Plastics in packaging are a convenient, cost-effect means of wrapping, packing and otherwise containing items we produce, especially perishables.
So we wrap them in a plastic bottle or some other plastic container then wrap again in either a cling-wrap or shrink-wrap and off it all goes.
It's all so convenient.
Or is it?
We know that in PVC alone, the pollution aspect is incredibly high, with hundreds of thousands of tonnes of PVC destined to meet the waste pile in the coming years. What's worse is that less than 1% of PVC products are recycled and the waste is estimated to grow into hundreds of millions of tonnes.
We also know that plastic bags can take 400-500 years to break down, but not before they have broken up, depositing small granules of plastic into the oceans and seas, which are now thought to be causing issues with the wildlife and spreading into the food-chain.
So what appears to be convenient initially, is not so convenient at all as we are pumping this waste into the environment at the rate of at least half a million tonnes a day.
Worse still, is the fact that large companies are introducing more and more products each year that all use the plastic container to pander to people's increasing need to 'save time'. so people in the pet food industry produce plastic pouches of pet food to make it easier for people to feed their pets and throw the wrapper away - it's convenient.
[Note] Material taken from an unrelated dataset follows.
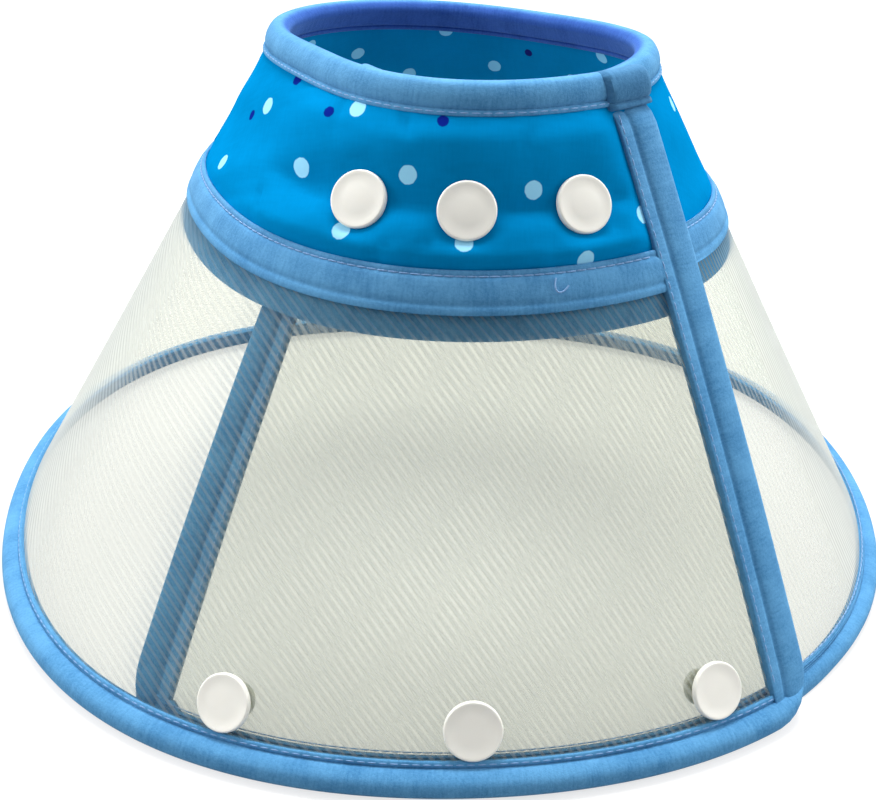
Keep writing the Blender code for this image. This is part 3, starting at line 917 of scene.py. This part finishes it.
def neck_tape(side):
    strip(f"neck_tape_{side.name}", side, rolled_profile(NECK_TAPE, BAND, NECK_BULGE),
          nodes_named(side, "neck_binding"), material=NECK_TAPE_CLOTH)
    girth_stitching(f"neck_tape_{side.name}_stitching", side, NECK_TAPE - 0.7 * MM, 0.72 * MM, 1.0 * MM)


def seam_tapes(side):
    outer_seam_tape(side)
    inner_seam_tape(side)
    girth_stitching(f"seam_tape_{side.name}_stitching", side, SEAM_TOP + 1.3 * MM, 0.85 * MM, END_TAPE)


def outer_seam_tape(side):
    """The tape over the seam outside: a stitched upper edge, a full middle and a fold near its lower edge."""
    bottom = SEAM_TOP + OUTER_SEAM_TAPE
    fold = bottom - 2.2 * MM
    face = [(SEAM_TOP, 0.15 * MM), (SEAM_TOP, 0.75 * MM), (SEAM_TOP + 0.7 * MM, 0.95 * MM),
            (SEAM_TOP + 1.4 * MM, 0.8 * MM), (SEAM_TOP + 2.6 * MM, 1.3 * MM), (fold - 1.2 * MM, 1.25 * MM),
            (fold, 0.85 * MM), (fold + 1.0 * MM, 1.05 * MM), (bottom, 0.8 * MM), (bottom, 0.25 * MM)]
    back = [(bottom - 1.0 * MM, 0.12 * MM), (SEAM_TOP + 1.0 * MM, 0.12 * MM)]
    strip(f"seam_tape_outer_{side.name}", side, rounded(face) + back, nodes_named(side, "seam_binding_outer"),
          inset=END_TAPE - 1.5 * MM)


def inner_seam_tape(side):
    """The tape over the seam inside, which steps from the thick band down to the film."""
    band_face = -BAND - GAP
    film_face = -FILM - GAP
    end = SEAM_TOP + INNER_SEAM_TAPE
    step = FILM_START + GAP
    profile = [(SEAM_TOP, band_face), (step, band_face), (step + SEAM_STEP, film_face),
               (end - 0.8 * MM, film_face), (end, film_face - 0.4 * TAPE), (end - 0.4 * MM, film_face - TAPE),
               (step + SEAM_STEP + GAP, film_face - TAPE), (step + GAP, band_face - TAPE),
               (SEAM_TOP + 0.5 * MM, band_face - TAPE), (SEAM_TOP, band_face - 0.5 * TAPE)]
    strip(f"seam_tape_inner_{side.name}", side, profile, nodes_named(side, "seam_binding_inner"),
          inset=END_TAPE - 1.5 * MM)


def film(side):
    piece = film_sheet(side, nodes_named(side, "panel"))


def rim_tape(side):
    strip(f"rim_tape_{side.name}", side, rolled_profile(RIM_TAPE, FILM, RIM_BULGE),
          nodes_named(side, "rim_binding"), from_rim=True)
    girth_stitching(f"rim_tape_{side.name}_stitching", side, SLANT - RIM_TAPE + 0.7 * MM, 0.72 * MM, END_TAPE)


def end_tape(side):
    lift = END_LIFT if side is LEFT else 0.0
    end_strip(side, lift, [f"{side.flap}_end_binding"])
    end_stitching(f"{side.flap}_end_tape_stitching", side, END_TAPE - 0.7 * MM, 0.72 * MM + lift)


def neck_tab():
    """The folded end of the neck tape, a squared sleeve over the top of the outer end."""
    profile = rolled_profile(NECK_TAPE + 1.2 * MM, BAND, NECK_BULGE)
    travelled = along_profile(profile)
    rows, places = [], []
    for index in range(TAB_STEPS + 1):
        share = index / TAB_STEPS
        inset = mix(TAB_WIDTH, -TAB_OVERHANG, share)
        puff = smooth(min(share, 1.0 - share) * TAB_WIDTH, -0.2 * MM, 1.0 * MM)
        row, place = [], []
        for (slant, height), over in zip(profile, travelled):
            azimuth = LEFT.end_azimuth(slant, inset)
            extra = TAB_LIFT if height > -0.5 * BAND else TAB_BACK_LIFT
            away = (height + 0.5 * BAND) * (1.0 + TAB_PUFF * puff) + extra * puff
            lower = slant - 0.35 * MM * (1.0 - puff) * (1.0 if slant > 1 * MM else -1.0)
            row.append(cone_point(azimuth, lower, away - 0.5 * BAND))
            place.append((radians(azimuth) * NECK_RADIUS, over))
        rows.append(row)
        places.append(place)
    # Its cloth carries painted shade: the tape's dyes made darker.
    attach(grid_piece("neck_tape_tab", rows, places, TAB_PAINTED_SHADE_CLOTH), "outer_flap")


def turned(name, centre, axis, profile, stands_for, body, closed=False):
    """A profile of radius and height turned round an axis."""
    mesh_data = bmesh.new()
    side = axis.orthogonal().normalized()
    other = axis.cross(side)
    rings = []
    for radius, height in profile:
        middle = centre + axis * height
        if radius == 0.0:
            rings.append([mesh_data.verts.new(middle)])
        else:
            rings.append(ring_of(mesh_data, middle, side, other, radius, TURN_SEGMENTS))
    pairs = list(zip(rings, rings[1:])) + ([(rings[-1], rings[0])] if closed else [])
    for ring, following in pairs:
        for index in range(TURN_SEGMENTS):
            after = (index + 1) % TURN_SEGMENTS
            corners = [ring[index % len(ring)], ring[after % len(ring)],
                       following[after % len(following)], following[index % len(following)]]
            mesh_data.faces.new(list(dict.fromkeys(corners)))
    bmesh.ops.recalc_face_normals(mesh_data, faces=mesh_data.faces)
    piece = new_piece(name, mesh_data, SNAP_WHITE, stands_for)
    piece.data.set_sharp_from_angle(angle=SHARP_TURNED_EDGE)
    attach(piece, body)


def arc(radius, height, size, start, end, steps=6):
    """Points of a rounded edge about a centre at a radius and height, between two angles in degrees."""
    return [(radius + size * cos(radians(mix(start, end, index / steps))),
             height + size * sin(radians(mix(start, end, index / steps)))) for index in range(steps + 1)]


def cap_profile(radius, post_end, seat, way, dome, edge):
    """A post, a flat underside, a rounded edge and a dished face, growing one way or the other."""
    face = seat + way * CAP_HEIGHT
    rounded_edge = [(across, face - way * edge + way * up)
                    for across, up in arc(radius - edge, 0.0, edge, 0.0, 84.0)]
    dish = face - way * CAP_DISH
    hills = [(share * (radius - edge - CAP_LIP), dish + way * dome * (1.0 - share ** 2))
             for share in (1.0, 0.6, 0.35, 0.15)]
    return ([(0.0, post_end), (POST_RADIUS, post_end), (POST_RADIUS, seat), (radius - 0.2 * MM, seat),
             (radius, seat + way * 0.25 * MM)] + rounded_edge + hills + [(0.0, dish + way * dome)])


def socket_profile(top, bottom):
    """A ring with soft outer edges and a lead-in round its bore."""
    middle = SOCKET_RADIUS - SOFT_EDGE
    return ([(SOCKET_BORE, top)] + arc(middle, top - SOFT_EDGE, SOFT_EDGE, 90.0, 0.0, 3)
            + arc(middle, bottom + SOFT_EDGE, SOFT_EDGE, 0.0, -90.0, 3)
            + [(SOCKET_BORE + 0.9 * MM, bottom), (SOCKET_BORE + 0.7 * MM, bottom - 0.12 * MM),
               (SOCKET_BORE, bottom)])


def stud_profile(top, bottom, head_end):
    """A flange with soft edges, and a head that is wider than its neck."""
    middle = STUD_RADIUS - SOFT_EDGE
    neck = STUD_HEAD_RADIUS - 0.15 * MM
    return ([(0.0, bottom)] + arc(middle, bottom + SOFT_EDGE, SOFT_EDGE, -90.0, 0.0, 3)
            + arc(middle, top - SOFT_EDGE, SOFT_EDGE, 0.0, 90.0, 3)
            + [(neck, top), (neck, mix(top, head_end, 0.4)), (STUD_HEAD_RADIUS, mix(top, head_end, 0.7)),
               (STUD_HEAD_RADIUS - 0.3 * MM, head_end), (0.0, head_end)])


def snap(name, azimuth, slant, sheet, dome, edge):
    """A cap and a socket on the outer flap, and a stud and a back cap on the inner flap, all on one axis."""
    centre = cone_point(azimuth + FRONT, slant, 0.0)
    axis = outward(azimuth)
    socket_top = -sheet - HOLLOW_CLEARANCE
    socket_bottom = socket_top - SOCKET_HEIGHT
    stud_top = socket_bottom - GAP
    stud_bottom = stud_top - STUD_FLANGE
    post_end = socket_top - 0.1 * MM
    back_seat = -sheet - SNAP_SPACE - sheet - HOLLOW_CLEARANCE - 0.1 * MM
    cap = cap_profile(CAP_RADIUS, post_end, 0.05 * MM, 1.0, dome, edge)
    socket = socket_profile(socket_top, socket_bottom)
    stud = stud_profile(stud_top, stud_bottom, post_end - GAP)
    back_cap = cap_profile(BACK_CAP_RADIUS, stud_bottom - GAP, back_seat, -1.0, 0.0, edge)
    turned(name + "_outer_cap", centre, axis, cap, [name + "_cap"], "outer_flap")
    turned(name + "_ring_socket", centre, axis, socket, [name + "_socket"], "outer_flap", closed=True)
    turned(name + "_post_stud", centre, axis, stud, [name + "_stud"], "inner_flap")
    turned(name + "_inner_cap", centre, axis, back_cap, [name + "_back_cap"], "inner_flap")


def loose_thread():
    """A short end of thread that stands up from the seam tape like a hook."""
    azimuth, slant, start = 17.6 + FRONT, SEAM_TOP + 4.6 * MM, 1.4 * MM
    curve = bpy.data.curves.new("loose_thread", "CURVE")
    curve.dimensions = "3D"
    curve.bevel_depth = THREAD
    curve.bevel_resolution = 2
    line = curve.splines.new("NURBS")
    spots = [(-0.9, -2.2, 0.5), (-1.5, -0.6, 1.0), (-1.2, 0.9, 1.1), (-0.1, 1.2, 0.7), (1.0, 0.6, 0.9),
             (1.7, -0.3, 1.3)]
    line.points.add(len(spots) - 1)
    for point, (across, down, up) in zip(line.points, spots):
        aside = azimuth + degrees(across * MM / girth_radius(slant))
        point.co = (*cone_point(aside, slant + down * MM, start + up * 0.4 * MM), 1.0)
    line.use_endpoint_u = True
    line.order_u = 4
    curve.materials.append(THREAD_BLUE)
    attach(new_object("loose_thread", curve), "outer_flap")


def collar():
    for side in (LEFT, RIGHT):
        neck_band(side)
        neck_tape(side)
        seam_tapes(side)
        rim_tape(side)
        film(side)
        end_tape(side)
    neck_tab()
    for place, (neck, rim) in SNAP_COLUMNS.items():
        snap(f"neck_snap_{place}", neck, NECK_SNAP_SLANT, BAND, CAP_DOME, NECK_CAP_EDGE)
        snap(f"rim_snap_{place}", rim, RIM_SNAP_SLANT, FILM, 0.0, RIM_CAP_EDGE)
    loose_thread()


# ---- studio


def floor():
    """A pale floor. It glows a little, and more to the camera and through the film, for an even ground."""
    mesh_data = bmesh.new()
    bmesh.ops.create_circle(mesh_data, cap_ends=True, segments=96, radius=FLOOR_RADIUS)
    mesh = new_mesh("floor", mesh_data)
    ground = new_object("floor", mesh)
    ground.location = (0.0, 0.0, -0.2 * MM)
    material, tree, output = new_material("floor")
    paint = node(tree, "ShaderNodeBsdfDiffuse", {"Color": (0.3, 0.3, 0.3, 1.0)})
    path = node(tree, "ShaderNodeLightPath").outputs
    seen = math(tree, "ADD", math(tree, "MULTIPLY", path["Is Camera Ray"], GLOW_TO_CAMERA), FLOOR_GLOW)
    strength = math(tree, "ADD", math(tree, "MULTIPLY", path["Is Transmission Ray"], GLOW_THROUGH_FILM), seen)
    glow = node(tree, "ShaderNodeEmission", {"Color": (1.0, 1.0, 1.0, 1.0), "Strength": strength})
    both = node(tree, "ShaderNodeAddShader", {0: paint.outputs[0], 1: glow.outputs[0]})
    tree.links.new(both.outputs[0], output.inputs["Surface"])
    mesh.materials.append(material)


def world():
    """A room that looks white, and gives more light from above, the sides and behind than from the front."""
    made = bpy.data.worlds.new("studio")
    bpy.context.scene.world = made
    made.use_nodes = True
    tree = made.node_tree
    tree.nodes.clear()
    output = tree.nodes.new("ShaderNodeOutputWorld")
    way = node(tree, "ShaderNodeSeparateXYZ", {0: node(tree, "ShaderNodeTexCoord").outputs["Generated"]})
    sides = math(tree, "POWER", math(tree, "ABSOLUTE", way.outputs["X"]), 2.0)
    behind = mapped(tree, way.outputs["Y"], -0.4, 1.0, 0.07, 0.33)
    above = mapped(tree, way.outputs["Z"], 0.1, 1.0, 0.0, 0.55)
    lit = math(tree, "ADD", math(tree, "MULTIPLY", sides, 0.60), math(tree, "ADD", behind, above))
    strength = math(tree, "MAXIMUM", lit, node(tree, "ShaderNodeLightPath").outputs["Is Camera Ray"])
    light = node(tree, "ShaderNodeBackground", {"Color": (1.0, 1.0, 1.0, 1.0), "Strength": strength})
    tree.links.new(light.outputs[0], output.inputs["Surface"])


def area_light(name, place, size, power, aim=Vector((0.0, 0.0, 0.06))):
    data = bpy.data.lights.new(name, "AREA")
    data.shape = "RECTANGLE"
    data.size, data.size_y = size
    data.energy = power
    lamp = new_object(name, data)
    lamp.location = place
    lamp.rotation_mode = "QUATERNION"
    lamp.rotation_quaternion = (aim - Vector(place)).to_track_quat("-Z", "Y")


def lights():
    area_light("left_softbox", (-0.90, 0.05, 0.50), (0.7, 0.7), 6.5)
    area_light("right_softbox", (0.90, 0.10, 0.50), (0.7, 0.7), 6.0)
    area_light("top_softbox", (0.0, 0.30, 0.95), (0.6, 0.4), 13.0)


def camera():
    """The view from in front and above, with a slight roll and turn."""
    data = bpy.data.cameras.new("camera")
    data.lens = FOCAL_LENGTH
    data.sensor_width = SENSOR_WIDTH
    data.clip_start = 0.01
    data.clip_end = 50.0
    view = new_object("camera", data)
    pitch = Matrix.Rotation(radians(90.0 - CAMERA_DOWN), 4, "X")
    roll = Matrix.Rotation(radians(CAMERA_ROLL), 4, "Z")
    turn = Matrix.Rotation(radians(CAMERA_TURN), 4, "Y")
    view.matrix_world = Matrix.Translation(CAMERA_PLACE) @ pitch @ roll @ turn
    bpy.context.scene.camera = view


collar()
floor()
world()
lights()
camera()
bpy.context.scene.view_settings.view_transform = "Standard"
Heinz foods have just begun marketing a product called Snap Pot Baked Beans, so that a person can 'nuke' a pot in a microwave and have beans on toast for one. Whilst that's very convenient, that's more plastic that needs to be disposed of, just so that someone doesn't need to open a larger can - which IS recyclable in favour of a small plastic pot - which isn't.
What is the cause?
The causes are industry and commercial outlets.
Industry has found an economical use for plastics in so many areas that where possible, they will use plastics as they're cheap to buy and once they've finished with them, someone else has the responsibility of dealing with the waste.
The same can be said of shops and supermarkets too. They package meats, fish products and a whole host of other things in plastic containers, which whilst convenient for them, is not so convenient for us or the planet when it comes to disposing of it all.
I can understand the marketing aspect of a clear plastic box with fresh fish or meat in. It helps to sell the product, but in most cases, it also helps to disguise something that's perhaps not quite as nice as it could be.
Recycling plastic must be the answer
Recyclable plastic is a misnomer, just as is the term biodegradable.
In order to recycle, the facilities must be available. In my area, recycling all the different forms of plastic isn't an option and besides, there are so many forms of plastic out there, that catering every type would be a mammoth task.
First, the plastics would need to be separated and who's going to do that?
In order to achieve separation of the various types of recyclable plastics correctly, people would have to be paid to do it. You could leave it to the consumer, but that's asking for trouble. Many consumers can't be bothered already, so adding more separation, more bins to fill and more responsibility is not going to get the job done.
Already, it's not looking like recycling working in the long term is even possible, let alone financially viable. Not only that, but it's only good for the plastics that are recyclable in the first place, not for those that aren't and the biggest kicker is that unlike metals and glass that can be recycled over and over again, plastics can't.
We can therefore assume that we will always have some plastics, so we should decide what's necessary and what's not and ban the rest.
Convenience ceases when disposal becomes impossible and since we can't get rid of the vast majority of the plastics we are producing on an annual basis, disposal has to be viewed as impossible.
What about biodegradable plastics?
Good question, but once again, this is something that isn't as it appears.
The average biodegradable or compostable bag will not break down in a domestic situation. You cannot put this into the compost bin at home and have it degrade naturally, it just doesn't work.
Unless a plastic can be created that will break down naturally in a more sensible time span - i.e., not 400-500 years - then biodegradable cannot be seen as a viable option.
So what can we do?
As extreme as it seems, I think the only way we can successfully deal with this issue is to ban anything that can't be classed as 'necessary'; anything that can't be readily packaged in any other eco-friendly product. There are items that need to go into plastic wrappers and containers, but the majority could be put in other products that don't pose such a threat to the environment, either in their production or their ultimate disposal.
We could ban plastic egg cartons as recycled paper products can be used over and over again to produce those. Soda and other drinks can either be in metal or glass - which is highy recyclable and Milk can go into tetrapacks - waxed cardboard containers, which again can be readily recycled.
Packaging for electronics equipment that are currently protected by polystyrene foam could be repackaged using similar products to recycled cardboard egg cartons. Many companies already use this method and since it's readily recyclable or compostable and in the case of the cardboard box - reusable, there is much to support that argument.
This may also seem extreme, but in the long term, it's the only way to stop the constant deluge of plastics into the environment.
Supermarkets use them extensively and their removal may see a rise in prices, but at the same time, would show a dramatic reduction of waste going into the environment. We're already paying for its disposal, perhaps if it wasn't there in the first place, we would reduce the cost of waste management and therefore save money in that area.
We need to get out of this thinking that everything should be provided for us on a plate - a plastic plate. Fast food outlets, pet food producers and drinks manufacturers - in fact everyone who thinks that plastic packaging is convenient should think again as in the next twenty years or so, this issue is going to be much worse.
Once the poisons that plastics leach into the environment establish themselves in the food chain - which they're doing right now, we could be looking at something much worse than the mere unsightliness of plastic bags, burger boxes and fried chicken containers littering the streets.